Fotografía: Xavi
De repente, entrando a Alicante desde San Vicente, reparo en que hay dos grúas estáticas de obra a lo lejos, aproximadamente a la altura de Los Ángeles. La visión me golpea y me traslada en el tiempo, a una época en la que el paisaje de la ciudad era completamente distinto, y nosotros, dominados por las poleas de esas grúas, éramos también otros. La memoria se alía con la costumbre para darnos una sensación de autenticidad o de coherencia vital.
Confiamos en nuestra mente. Si alguien nos pregunta, diríamos que sabemos cómo son las calles por las que paseamos cada día y que, si alguna vez cambian, recordaremos perfectamente su paisaje en tal o cual año. Pero las avenidas se transformaron gradualmente, mudaron hasta su ropa interior, sus alcantarillas, y nos acostumbramos: la mayoría, al menos, las aceptamos sin pena ni alegría. Hace años, descender por la Gran Vía, desde Los Ángeles, hacia el Puente Rojo, o en sentido contrario, hacia la zona del centro comercial, era una experiencia muy diferente. Se levantaba lo que, a primera vista, parecía un cementerio de gigantes, una extensión de crucifijos de hierro para no sé qué seres que tenían uno de sus brazos anormalmente largo. Decenas y decenas de grúas giraban sobre otros tantos esqueletos de hormigón. La estampa era horrible, sin embargo, poco a poco, al oír a los adultos referirse a aquellas construcciones, uno acababa viéndolas, más bien, como una garantía felicidad.
Corría el final de los años noventa y la gente hablaba de los edificios nuevos como ya no se habla hoy de nada. Se percibía una fe en el ascenso social, y yo, como otros tantos, tenía a un lado las historias de mi abuelo, que había llegado a comer lagartos para aliviar el hambre, y al otro a los adultos más jóvenes y a la televisión salteando expresiones como “piscina”, “pista de tenis”, “disfrutar”, “viajecito”, “clase media”. Pronunciaban estas palabras y les ponían un acento y una ingenuidad encantadora que lo convencían a uno de que el verano podía ser eterno. Ahora sólo habla así el tío del anuncio de la primitiva.
¿Recordamos realmente la forma de las calles?
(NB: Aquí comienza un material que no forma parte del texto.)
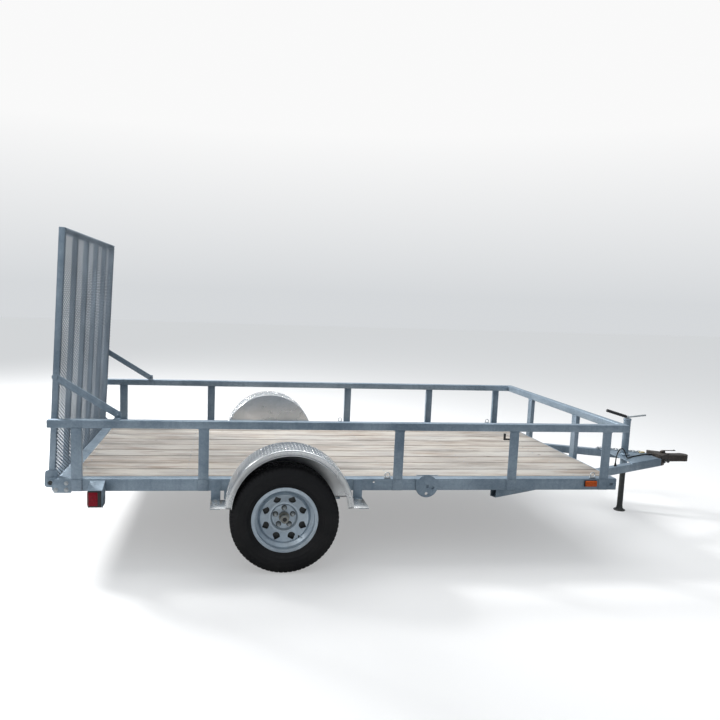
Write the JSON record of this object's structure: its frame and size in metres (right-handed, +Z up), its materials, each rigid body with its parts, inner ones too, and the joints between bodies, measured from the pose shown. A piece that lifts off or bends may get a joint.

Igual que olvidamos el viejo trazado de las calles, hemos olvidado que caímos en la trampa, que bebimos de una copa y nos emborrachamos, sin advertir que en la copa sólo había agua. Quizás este último fallo neuronal nos conviene algo más porque, sin él, nos sentiríamos, inevitablemente, un poquito ridículos.
Aspirar, aspirar. Mirar el coche del vecino y aspirar, mirar su televisión nueva, escuchar su Dolby Surround y aspirar, y al final pedir un crédito y comprarlo todo para aborrecerlo y aspirar a más cosas. Eso era la vida. Así continuaría, de hecho, si la estafa no se hubiera revelado de manera tan trágica.
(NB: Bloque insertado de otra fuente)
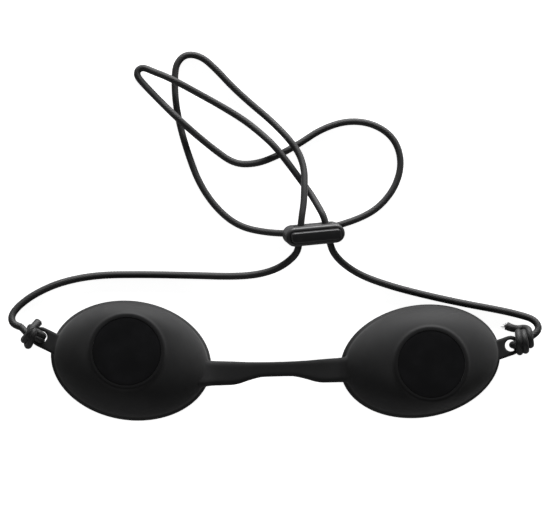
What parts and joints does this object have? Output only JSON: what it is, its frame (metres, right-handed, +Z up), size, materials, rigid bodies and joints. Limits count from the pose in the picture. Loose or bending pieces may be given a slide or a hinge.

Esta capacidad para la desmemoria tiene, en cambio, algunas cosas positivas. Por ejemplo, que muchas historias mínimas, de las que creemos que no nos influyen en nada, y que desaparecieron al extinguirse los escenarios que las contenían, de pronto, nos encuentran. No tiene por qué suceder en la misma cuidad, puede ocurrir en otra, en cualquier lugar del mundo. Sin avisar, una esquina, un tramo de asfalto, un portal o una avenida entera que se parece mucho a otra de nuestro pasado, nos paraliza. Primero, nos lame por dentro un efluvio impreciso y luego tiramos del hilo y extraemos de nuestras profundidades una historia, una escena o menos, que, de otra forma, nunca hubiéramos recuperado. Todos, más viejos o más jóvenes, guardamos un baúl polvoriento. La belleza de algunos episodios duerme en nuestra incapacidad para definirlos. Y uno, al ver las grúas de obra, puede viajar también a aquellas pequeñas cosas que ocurrieron con aquella fealdad al fondo.